A mon avis, si des gens prennent des produits qui modifient leur comportement dans de nombreuses sphères de travail, je suis prêt à faire le pari que cela existe. Le problème est de déterminer à quelle fréquence. Pour un accident révélé sous prise de produit, combien de pratiques à risques sont-elles susceptibles de produire un accident ? Voilà la vraie question.

Là-dessus, on est incapable, pour des raisons à la fois sociales, déontologiques, politiques, scientifiques ou méthodologiques, de mettre en place des protocoles capables de dire, avant que l’accident se produise, quelle est la taille de la population relative susceptible de générer un accident. C’est un vrai défi, mais je comprends votre souci. A ma connaissance, en France en tout cas, aucune étude n’a été programmée dans ce sens.

M. le Rapporteur - Savez-vous justement si, à l’étranger, il y a des pratiques ou des législations différentes ?

M. Michel SETBON - Non, mais votre question me poussera à aller chercher si des travaux ont été publiés dans ce sens, mais je pense que les freins éthico-politiques sont moindres dans certains pays dans lesquels la recherche de produits psychoactifs peut être plus systématiquement mise en oeuvre que dans notre pays.

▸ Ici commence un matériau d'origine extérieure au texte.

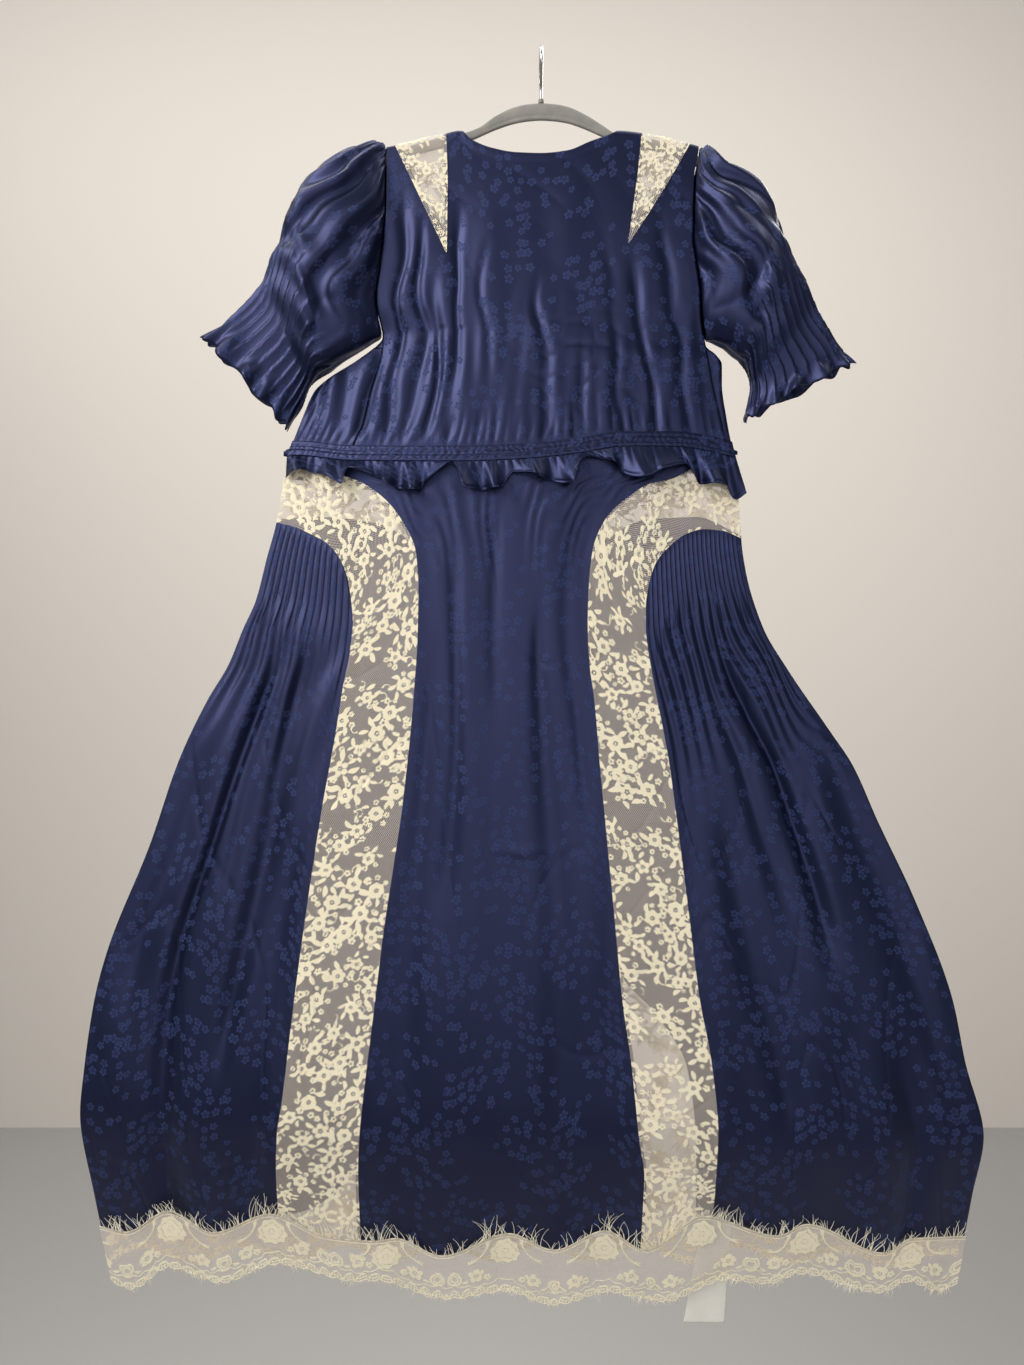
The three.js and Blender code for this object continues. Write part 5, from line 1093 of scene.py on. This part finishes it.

Je rechercherai.

M. le Rapporteur - Si vous pouvez nous donner quelques indications sur ce point, cela nous sera précieux. Je n’ai plus de questions et je vous remercie.

Mme la Présidente - Nous vous remercions beaucoup. Pourrez-vous nous laisser des documents ?

M. Michel SETBON - J’ai pratiquement dit l’essentiel, mais je peux vous laisser le document de base qui comporte les huit axes que je n’ai pas pu citer.

Mme la Présidente - Nous vous remercions.